If you do owe the money you should pay the debt as soon as possible to avoid having to pay extras such as court costs and interest on the money.
If you can’t pay the whole amount at once, you can offer to pay by instalments. Try to reach agreement with the person to whom you owe the money – your creditor. He or she is mainly interested in getting the money back and will usually only take legal proceedings if there is no other way of achieving this.
If you do not owe the money you can refuse to pay. If there is a clear reason why you do not owe the money (for example if the money is for goods or services that you didn’t receive) you can tell the Solicitor about this. This may prevent court proceedings being started. However, if you are not sure that you owe the money, you should get legal advice.
Remember legal advice can always help. Even if you owe the money, a Solicitor may be able to make better arrangements for you to repay it.
If you are successfully sued in court, interest can be awarded against you, so it is in your interest to try to negotiate without going to court.
What if legal proceedings are begun against me?
You will know if legal proceedings have been commenced against you because you will be served with a statement of claim. Your creditor’s Solicitor will have already filed this document with a court.
Don’t ignore it.
If you do owe the money, it is still not too late to negotiate terms of agreement with the creditor. You can admit the debt and offer to pay by instalments through the court office. But if you do this and the creditor objects to the terms you have offered within 14 days, the matter will be decided by the court.
If you feel that you do not owe the money, you can choose to defend the claim. You can lodge the defence yourself or have your Solicitor assist you to prepare and lodge it with the court. A defence sets out your reasons for believing you do not owe the money.
You may also want to make a counter claim against the creditor – for example, that you may have been sold defective goods by the creditor who says you owe them money. If you want to defend the claim, the court will set a date for the hearing.
If you are served with a statement of claim and do nothing about it for 28 days, your creditor is then entitled to apply to the registrar of the court for judgment against you.
Can I get a judgment set aside?
If a judgment has been entered against you, for example because you ignored the statement of claim or didn’t turn up in court on the date set for the hearing, in some circumstances you may apply to the court to have the judgment set aside.

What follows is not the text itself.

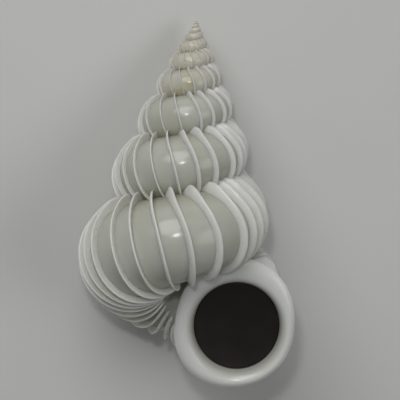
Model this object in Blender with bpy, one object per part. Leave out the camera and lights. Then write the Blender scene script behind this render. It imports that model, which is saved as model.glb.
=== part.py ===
"""A wentletrap shell lying on its back, with the horny lid that closes its opening.

The shell is one hollow tube, wound in a spiral that widens towards the opening. Ribs
like thin blades stand round the tube, and a thick rolled lip ends it. The lid is a
dished disc of its own, held a little way inside the lip.

The shell is worked out in its own frame: the winding axis is Z with the tip up, and
the opening faces -Y. At the end it is laid down, so that the tip points along +Y and
the opening faces up. Turns are counted back from the opening, and a drop is measured
down the axis from the point where the spiral would shrink to nothing.
"""

import math

import bmesh
import bpy
from mathutils import Matrix, Vector

MM = 0.001

# The winding
GROWTH = 1.50              # how much the shell widens in one turn
OPENING_DROP = 32.5 * MM   # drop of the tube's middle at the opening
REACH = 0.27               # axis to the tube's middle, as a share of the drop
REACH_FADE = 89.0 * MM     # the lower turns lie closer in, by drop / REACH_FADE
TUBE = 0.231               # the tube's radius, as a share of the drop
TUBE_FADE = 187.0 * MM
TIP_SLIMMING = 0.15 * MM   # the first turns are a little thinner than the rule
SLANT = math.radians(18.5)  # the ribs' lean, square to the way the tube runs down

# The last part of the tube, which stops widening and swings outwards and down
HOLD_TURNS = 0.5
SWING_TURNS = 0.7
END_REACH = 1.28 * MM
END_DROP = 1.34 * MM
END_WIDER = 0.03
END_TALLER = 0.10
END_SLANT = math.radians(14.0)

# The ribs. The same angles serve every whorl, because each rib runs on into a rib of
# the next. The photographed ones are given in degrees right of the front's middle.
RIBS_A_TURN = 19
FRONT_RIBS = (-64, -46, -31, -13, 6, 25, 46, 66)
FRONT_TURN = 0.75          # the front's middle, in turns back from the opening
BOW = 8.5 / 360            # a rib's ends run ahead of its middle, in turns
BOW_FROM = 0.30            # nearer the opening it fades out
RIB_HEIGHT = 0.17          # as shares of the tube's radius
SUTURE_HEIGHT = 0.10
HOOK_HEIGHT = 0.09
HOOK_PLACE = 0.13          # from the upper suture to the lower one
HOOK_SPREAD = 0.08
RIB_FOOT = 0.0045          # half the blade's foot, in turns
RIB_LEAN = 0.0050          # how far the blade's edge leans back, in turns
UPPER_FADE = (-0.50, 0.40)  # where the blade ends above, by the cosine, and its run-out
UNDER_FADE = (-0.75, 0.50)  # the same below

# The varix, a bundle of close blades behind the lip
VARIX_RIBS = (0.016, 0.038, 0.064)
VARIX_CLEAR = 0.02         # from the varix to the nearest rib, in turns
VARIX_HEIGHT = 0.19
VARIX_VALLEY = 0.35        # how much of that is left between two blades
VARIX_FIN = 0.26           # the fins that reach up to the whorl above
FIN_ANGLE = math.radians(76)
FIN_SPREAD = math.radians(17)

# The grid of the spire's skin. A rib has three rows: foot, edge and foot. The rows
# lean by one rib from suture to suture, most of it above the whorl's middle.
LEAN_ABOVE = 0.75
LEAN_BELOW = 0.25
ROWS_A_RIB = 3
ROWS_A_TURN = RIBS_A_TURN * ROWS_A_RIB
ROWS_DOWN = ROWS_A_TURN - ROWS_A_RIB
COLUMNS = 9
SPIRE_FROM = 84            # first row of the spire; the tube below is made of other solids
RIBBED_TO = 261            # smaller whorls stay plain in this model
PLAIN_STEP = 6
SPIRE_TO = 489
TIP_DROP = 0.40 * MM
HUB_DROP = 19.5 * MM
WHORL_PARTS = 3            # the last whorl's solids
TUCK = 0.965               # two solids shrink into each other where they join
TUCK_TURNS = 0.035
BELOW = math.radians(24)   # how far the spire's skin runs on below the lowest suture
SUTURE_SEARCH = (math.radians(35), math.radians(100))
SEARCH_STEPS = 30

# The lip, in lengths beyond the tube. Each step of a profile is a share of the way to
# the lip's front and a share of the rise or the flare there.
LIP_RISE = 0.95 * MM
LIP_INNER_EXTRA = 0.30 * MM
LIP_TOP_EXTRA = 1.45 * MM
LIP_CORNER_EXTRA = 0.55 * MM
LIP_CORNER = math.radians(-135)
LIP_FRONT = 0.85 * MM
LIP_PROFILE = ((1.0, 0.55), (0.75, 0.92), (0.2, 1.0))
MOUTH_FLARE = 0.55 * MM
MOUTH_PROFILE = ((1.6, 2.2), (0.75, 0.6), (0.2, 0.0))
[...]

You will have to explain to the court why you failed to lodge a defence or did not attend court, and you will also be required to file your notice of grounds of defence within a specified time. In most cases you will have to pay your creditor’s legal and court costs, which will usually be assessed by the court at the hearing.

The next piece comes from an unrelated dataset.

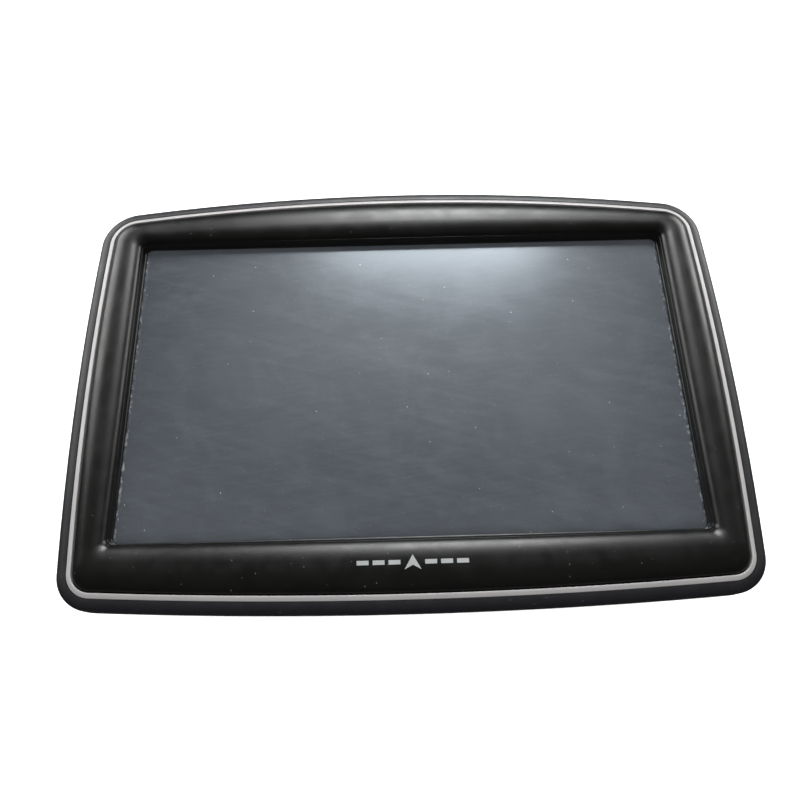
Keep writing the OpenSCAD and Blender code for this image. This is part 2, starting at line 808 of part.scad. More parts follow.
module antenna_electrode() {
    electrode_t = 0.1;
    color([0.8, 0.8, 0.8]) {
        plate(antenna_w - 2 * electrode_inset, antenna_w - 2 * electrode_inset, 0.4, electrode_t,
            antenna_at, board_z - antenna_t - electrode_t);
        post(pin_r, antenna_at + pin_offset, board_z - antenna_t - electrode_t - pin_l,
            board_z - antenna_t - eps);
    }
}

// ---- Battery ----

battery_tape_t = 0.3;
battery_z = floor_z + battery_tape_t;
battery_x = body_w / 2 - inner_inset(battery_z) - edge_gap - battery_w / 2;
battery_left = battery_x - battery_w / 2;
plug_w = 4;
plug_t = 2;
plug_right = board_right - 0.6;
lead_r = 0.4;
lead_z = board_z - plug_t / 2;
lead_pitch = 1.25;

module battery_cell() {
    color([0.72, 0.73, 0.75]) plate(battery_w, battery_h, 1.6, battery_t, [battery_x, 0], battery_z);
}

module battery_tape() {
    tape_left = max(battery_left, cup_r) + 1;
    tape_right = min(battery_x + battery_w / 2, body_w / 2 - rear_taper) - 1;
    color([0.85, 0.83, 0.75])
        plate(tape_right - tape_left, battery_h - 6, 1, battery_tape_t,
            [(tape_left + tape_right) / 2, 0], floor_z);
}

module battery_leads() {
    for (k = [-1:1])
        color([[0.7, 0.1, 0.1], [0.9, 0.9, 0.9], [0.1, 0.1, 0.1]][k + 1])
            translate([plug_right, k * lead_pitch, lead_z]) rotate([0, 90, 0])
                cylinder(h = battery_left - plug_right, r = lead_r, $fn = 24);
}

module battery_plug() {
    color([0.92, 0.91, 0.86])
        block([plug_w, 3 * lead_pitch + 1.4, plug_t], [plug_right - plug_w / 2, 0, lead_z]);
}

// ---- Speaker ----

cloth_t = 0.2;
ring_gasket_t = 0.6;
ring_w = 2.2;
speaker_z = boss_floor_z + cloth_t + ring_gasket_t;
speaker_top_z = speaker_z + speaker_t;
basket_t = 0.6;
pole_r = 4.9;
coil_r = 5.5;
coil_t = 0.4;
air_gap = 0.35;
cone_t = 0.3;
dish_rise = 0.3;
rim_room = 0.5;
yoke_t = 0.8;
stroke_clear = 0.2;
surround_in = 11.6;
dish_r = surround_in - 2.5;
surround_out = speaker_r - ring_w + 0.4;
surround_z = speaker_z + rim_room + cone_travel;
magnet_z = surround_z + dish_rise + cone_t + cone_travel + stroke_clear;
coil_top_z = speaker_top_z - yoke_t - cone_travel - stroke_clear;

module speaker_cloth() {
    color([0.08, 0.08, 0.08]) post(speaker_r, [0, 0], boss_floor_z, boss_floor_z + cloth_t);
}

module speaker_gasket() {
    color([0.15, 0.15, 0.15])
        tube(speaker_r, speaker_r - ring_w + 0.6, boss_floor_z + cloth_t, speaker_z);
}

// Pressed basket: a flanged rim, a sloping wall and a ring that holds the magnet
module speaker_basket() {
    seat_z = speaker_top_z - basket_t;
    wall_z = surround_z + 0.5;
    color([0.3, 0.3, 0.32]) rotate_extrude() polygon([
        [surround_out, speaker_z], [speaker_r, speaker_z], [speaker_r, speaker_z + basket_t],
        [speaker_r - 0.8, speaker_z + basket_t], [speaker_r - 1, wall_z + basket_t * 0.6],
        [magnet_r + 1.6, seat_z], [magnet_r, seat_z], [magnet_r, seat_z - basket_t],
        [magnet_r + 1.2, seat_z - basket_t], [surround_out + 0.2, wall_z]]);
}

// Magnet cup with its centre pole, open downwards for the coil
module speaker_magnet() {
    color([0.45, 0.45, 0.47]) {
        tube(magnet_r, coil_r + coil_t + air_gap, magnet_z, speaker_top_z);
        tube(pole_r, 0, magnet_z, speaker_top_z);
        tube(magnet_r, 0, speaker_top_z - yoke_t, speaker_top_z);
    }
}

module voice_coil() {
    color([0.72, 0.42, 0.2])
        tube(coil_r + coil_t, coil_r, surround_z + cone_t, coil_top_z);
}

// Shallow dish with a dust dome in the middle
module speaker_cone() {
    color([0.12, 0.12, 0.13]) rotate_extrude() polygon([
        [0, surround_z - 0.1], [dish_r, surround_z + dish_rise], [surround_in, surround_z],
        [surround_in, surround_z + cone_t], [dish_r, surround_z + dish_rise + cone_t],
        [coil_r + coil_t + 0.3, surround_z + cone_t], [0, surround_z + cone_t]]);
}

// Half-round rolled edge between the cone and the basket
module speaker_surround() {
    mid_r = (surround_in + surround_out) / 2;
    roll_r = (surround_out - surround_in) / 2;
    color([0.09, 0.09, 0.09]) rotate_extrude() intersection() {
        translate([mid_r, surround_z + 0.4]) difference() {
            scale([1, 0.6]) circle(roll_r, $fn = 32);
            scale([1, 0.6]) circle(roll_r - 0.2, $fn = 32);
        }
        translate([surround_in, surround_z - 1]) square([surround_out - surround_in, 1.25]);
    }
}

leaf_w = 1.4;
leaf_t = 0.25;
leaf_y = 2;
leaf_sink = 0.4;
pad_size = [3, 1.4, 0.2];
pad_y = 2.6;
contact_x = -magnet_r - 2;

// Spring leaves that stand on the basket and press on pads under the board
module speaker_contacts() {
    color([0.83, 0.68, 0.3])
        for (sy = [-1, 1]) {
            block([leaf_w, leaf_t, board_z - speaker_top_z + leaf_sink],
                [contact_x, sy * leaf_y, (board_z + speaker_top_z - leaf_sink) / 2]);
            block(pad_size, [contact_x, sy * pad_y, board_z - pad_size[2] / 2]);
        }
}

// ---- Socket and power button ----

usb_shell_t = 0.35;
tongue_t = 1.1;
usb_back_y = usb_mouth_y + usb_l;

module usb_shell() {
    color([0.78, 0.78, 0.79]) difference() {
        block([usb_w, usb_l, usb_t], [usb_x, usb_mouth_y + usb_l / 2, usb_z]);
        block([usb_w - 2 * usb_shell_t, 2 * (usb_l - usb_shell_t), usb_t - 2 * usb_shell_t],
            [usb_x, usb_mouth_y, usb_z]);
    }
}

module usb_tongue() {
    back_t = 1.6;
    inner_w = usb_w - 2 * usb_shell_t;
    color([0.1, 0.1, 0.1]) {
        block([inner_w - 2, usb_l - usb_shell_t - 1, tongue_t],
            [usb_x, usb_back_y - usb_shell_t - (usb_l - usb_shell_t - 1) / 2, usb_z]);
        block([inner_w, back_t, usb_t - 2 * usb_shell_t],
            [usb_x, usb_back_y - usb_shell_t - back_t / 2, usb_z]);
    }
}

flange_t = 0.8;
flange_w = button_w + 2.2;
flange_h = button_t + 0.8;
stem_l = 1.0;
plunger_w = 2.0;
plunger_t = 1.2;
plunger_l = 1.5;
switch_w = 6;
switch_l = 3.6;
switch_t = 2.0;
flange_y = button_seat_y - 0.15;
stem_end_y = flange_y - flange_t - stem_l;
switch_front_y = stem_end_y - button_travel - 0.3;
button_face_y = button_edge_y - 1.1;

module power_button() {
    bevel = 0.5;
    color([0.2, 0.2, 0.21]) {
        oval_bar(button_w, button_t, -button_x, button_z, flange_y - eps, button_face_y - bevel);
        oval_bar(button_w - 2 * bevel, button_t - 2 * bevel, -button_x, button_z,
            button_face_y - bevel - eps, button_face_y);
        oval_bar(flange_w, flange_h, -button_x, button_z, flange_y - flange_t, flange_y);
        block([3, stem_l + eps, 1.6], [-button_x, flange_y - flange_t - (stem_l - eps) / 2, button_z]);
    }
}

module power_plunger() {
    color([0.9, 0.9, 0.88])
        block([plunger_w, plunger_l, plunger_t], [-button_x, stem_end_y - plunger_l / 2, button_z]);
}

module power_switch() {
    pocket = button_travel + 0.3;
    color([0.25, 0.25, 0.26]) difference() {
        block([switch_w, switch_l, switch_t], [-button_x, switch_front_y - switch_l / 2, button_z]);
        block([plunger_w + 0.3, 2 * (plunger_l + pocket), plunger_t + 0.3],
            [-button_x, stem_end_y, button_z]);
    }
}

front_bezel();
trim_ring();
rear_housing();
bezel_mark();
screen_gasket();
touch_film();
touch_glass();
touch_tape();
touch_tail();
lcd_frame();
lcd_glass();
backlight();
lcd_tail();
mid_frame();
frame_screws();
main_board();
board_screws();
processor();
memory_chips();
receiver_shield();
power_chip();
board_parts();
tail_connectors();
gps_antenna();
antenna_electrode();
battery_cell();
battery_tape();
battery_leads();
battery_plug();
speaker_basket();
speaker_magnet();
speaker_surround();
speaker_cone();
voice_coil();
speaker_gasket();
speaker_cloth();
speaker_contacts();
usb_shell();
usb_tongue();
power_switch();
power_plunger();
power_button();
case_screws();
rear_label();
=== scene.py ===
"""Looks of a portable car navigator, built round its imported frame.

The navigator lies on its back. The case is an outline of four shallow arcs with round corners, drawn in or
blended towards the screen window from ring to ring. The bezel, trim ring, rear housing, power button and
cable socket are meshes made here at a finer step than the frame's; every other piece keeps the frame's own
mesh and gets its finish here. Lengths are in metres.
"""
import json
import logging
import math
from dataclasses import dataclass, field
from enum import Enum
from typing import Iterable, Sequence, Union

import bmesh
import bpy
from mathutils import Euler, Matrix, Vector

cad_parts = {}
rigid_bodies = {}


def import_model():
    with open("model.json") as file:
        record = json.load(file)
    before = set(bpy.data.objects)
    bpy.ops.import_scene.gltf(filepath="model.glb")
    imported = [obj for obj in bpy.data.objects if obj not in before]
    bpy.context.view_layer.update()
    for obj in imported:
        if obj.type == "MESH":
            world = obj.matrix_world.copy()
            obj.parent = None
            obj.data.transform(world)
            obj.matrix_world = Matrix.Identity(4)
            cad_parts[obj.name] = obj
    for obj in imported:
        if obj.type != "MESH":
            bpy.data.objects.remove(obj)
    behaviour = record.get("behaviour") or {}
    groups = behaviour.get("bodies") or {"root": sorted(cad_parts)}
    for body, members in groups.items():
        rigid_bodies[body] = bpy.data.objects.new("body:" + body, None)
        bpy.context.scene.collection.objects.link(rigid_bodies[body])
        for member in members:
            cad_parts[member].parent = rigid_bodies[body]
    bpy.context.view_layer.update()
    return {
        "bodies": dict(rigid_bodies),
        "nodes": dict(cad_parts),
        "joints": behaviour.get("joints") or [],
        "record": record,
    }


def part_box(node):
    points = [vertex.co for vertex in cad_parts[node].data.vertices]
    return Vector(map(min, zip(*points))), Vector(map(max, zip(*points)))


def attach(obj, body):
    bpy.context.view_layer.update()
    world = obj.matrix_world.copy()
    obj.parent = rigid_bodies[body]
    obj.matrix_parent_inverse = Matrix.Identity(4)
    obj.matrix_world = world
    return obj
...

What happens at the hearing?
On the date appointed for the hearing, the court will listen to what your creditor and you have to say, and make a decision. You and your creditor can speak for yourselves in court, but you can also be represented by a Solicitor. It will be necessary for you to give the court written statements of evidence from you and all your witnesses.
What happens if I lose the case?
The amount you have to pay, including court costs and any legal costs that may be awarded, becomes a judgment debt which is payable immediately. You have to pay interest on the money, usually from the date the debt became overdue. You may apply to the court to pay by instalments.
What happens if I don’t pay the judgment debt?
If you don’t pay the judgment debt:
- You may have to go to court to be questioned about your financial position;
- A garnishee order can be issued which directs someone who holds your money, for example your employer, bank or building society, to pay the money out of your wages or savings;
- A court may order a sheriff (an officer of the court) to take and sell your goods to pay the judgment debt and interest unless the full amount is paid;
- If the debt is not covered by the sale of your goods, a court can order the sale of your real estate, including your home;
- Until the debt is paid, you remain liable for the other side’s legal costs and interest, as assessed by the court;
- Bankruptcy proceedings may be started against you.
Someone owes me money and is refusing to pay. What can I do?
If you have tried the usual remedies such as accounts rendered and reminder letters, you will probably need to apply for a judgment from a court or tribunal against the person owing you the money (the debtor). A Solicitor can do this for you.
But before doing this think about the costs; your Solicitor will advise you whether it is financially worthwhile starting legal proceedings. Some debts are too small to justify the cost of legal action and in some cases if the debtor has no money and would not be able to pay, there is not much point in going to court.
If the debt is more than $1,000, your solicitor will claim interest as well as legal costs against the party who owes you money. The claim for interest continues from the date when your debt became overdue until you are paid. Court interest is always higher than bank interest. Your Solicitor can tell you about the amount of interest and costs you can recover.
What will the Solicitor do?
The first thing your Solicitor will usually do is send a letter of demand to the person or people who owe you money. It is worth remembering that in a great many cases when a debtor receives a letter of demand from a Solicitor he or she pays up, so it is often worth taking this step even if the further expense of legal proceedings would not be warranted.
Do I have to act within a certain time?
You usually must take action within six years from the date on which the debt falls due or is acknowledged by the debtor in writing.
How can a Solicitor help me?
If you have problems with a debt a solicitor can:
- Advise you on the best course of action if someone owes you money or claims you owe them money.
- Advise you on the possibility of amicably resolving or reducing areas of dispute.
- Advise you about the possibilities of taking an action, defending an action or counter-claiming.
- Advise you of the possibility of applying to the court for time to pay if you are in debt.
- Advise you of your entitlement to retain some of your property if your debts exceed your assets and you face action to have you declared bankrupt.
- Advise you on arrangements for payment of outstanding debts which do not involve bankruptcy.